Social media not only immortalizes the ideas behind historic hatred while spreading them to totally unrelated populations thereby involving them as well in its nexus, but it also profiles a person forever. For instance, if I were in any western European country, I would have been ostracized socially by now and I would have lost my job. In fact in a place like London, my security would’ve been at risk. If I were in the Middle East, I could have come under physical assault for just posting stuff on Facebook. If I were in some other parts of Bharat itself, my life would be at risk by now.

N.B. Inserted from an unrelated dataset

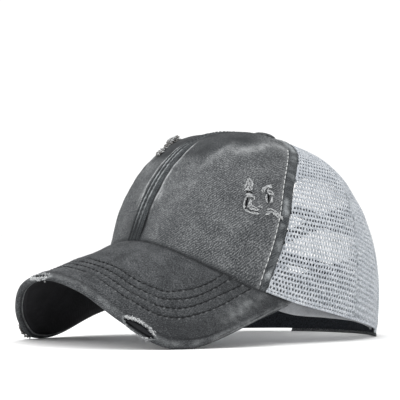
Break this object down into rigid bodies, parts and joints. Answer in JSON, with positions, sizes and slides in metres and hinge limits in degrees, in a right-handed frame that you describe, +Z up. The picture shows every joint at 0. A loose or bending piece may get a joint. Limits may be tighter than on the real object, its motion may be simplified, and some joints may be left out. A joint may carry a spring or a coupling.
{
  "type": "mesh cap",
  "caption": "Worn cotton and mesh cap with a bent peak, a raised centre seam and a tall opening at the back, bridged by crossed elastic straps and a tab closure.",
  "frame": {"origin": "on the table under the middle of the cap's box, where the cap stands on the low edges of its peak and on the closure tab", "axes": "-Y towards the tip of the peak, +X the wearer's left, +Z up"},
  "size_m": [0.1786, 0.2676, 0.1435],
  "materials": {
    "washed_cotton": "washed woven twill, worn pale along edges",
    "dark_seam_cotton": "darker dyed twill, puckered",
    "pale_lining": "thin plain-woven lining",
    "polyester_mesh": "open knitted mesh of staggered holes",
    "binding_tape": "folded woven tape",
    "black_closure_strip": "fine nylon loop pile",
    "sweatband_cotton": "woven cotton",
    "peak_cotton": "washed woven twill with torn holes and worn rim",
    "peak_board": "moulded sheet, matt",
    "peak_underside": "near-black twill",
    "elastic_webbing": "flat ribbed elastic"
  },
  "bodies": {
    "root": {"front_panel_left": "washed_cotton", "front_panel_right": "washed_cotton", "front_seam_band_left": "dark_seam_cotton", "front_seam_band_right": "dark_seam_cotton", "front_lining_left": "pale_lining", "front_lining_right": "pale_lining", "side_mesh_left": "polyester_mesh", "side_mesh_right": "polyester_mesh", "rear_mesh_left": "polyester_mesh", "rear_mesh_right": "polyester_mesh", "centre_seam_strip": "dark_seam_cotton", "opening_binding": "binding_tape", "closure_tab": "washed_cotton", "closure_strip": "black_closure_strip", "sweatband": "sweatband_cotton", "peak_cover": "peak_cotton", "peak_board": "peak_board", "peak_underside": "peak_underside", "cross_strap_upper_over": "elastic_webbing", "cross_strap_upper_under": "elastic_webbing", "cross_strap_lower_over": "elastic_webbing", "cross_strap_lower_under": "elastic_webbing", "button": "washed_cotton"}
  },
  "joints": []
}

While medieval hatreds that sprung out of a tiny piece of land in some far away desert can be fanned easily by just re-bottling and marketing them to various audience in palatable ways via mass media, social media is way more dangerous in that. It permanently stamps you as belonging to a particular camp. Whether or not you are in either camp or simply a passer-by, you will be dragged into a conflict that does not involve you, you will be auto-assigned to a camp and you will be forced to stick to that side.

Thanks to Facebook’s deliberate and well-planned role in the orchestrated Arab spring, we live in a world where cab drivers in Bangalore preach Khameini. We live in a world where borders don’t even matter anymore. We live in a world where a certain religion that we want to stay away from will somehow find a way to keep imposing its spit-covered ugly face on our porch.

But above all, Kaliyuga is not about blaming the technology around you. It is all about knowing the path of darkness that humans will walk down while viewing the entire process of doing so as a purely circumstantial scenario whose events were bound to unfold anyway.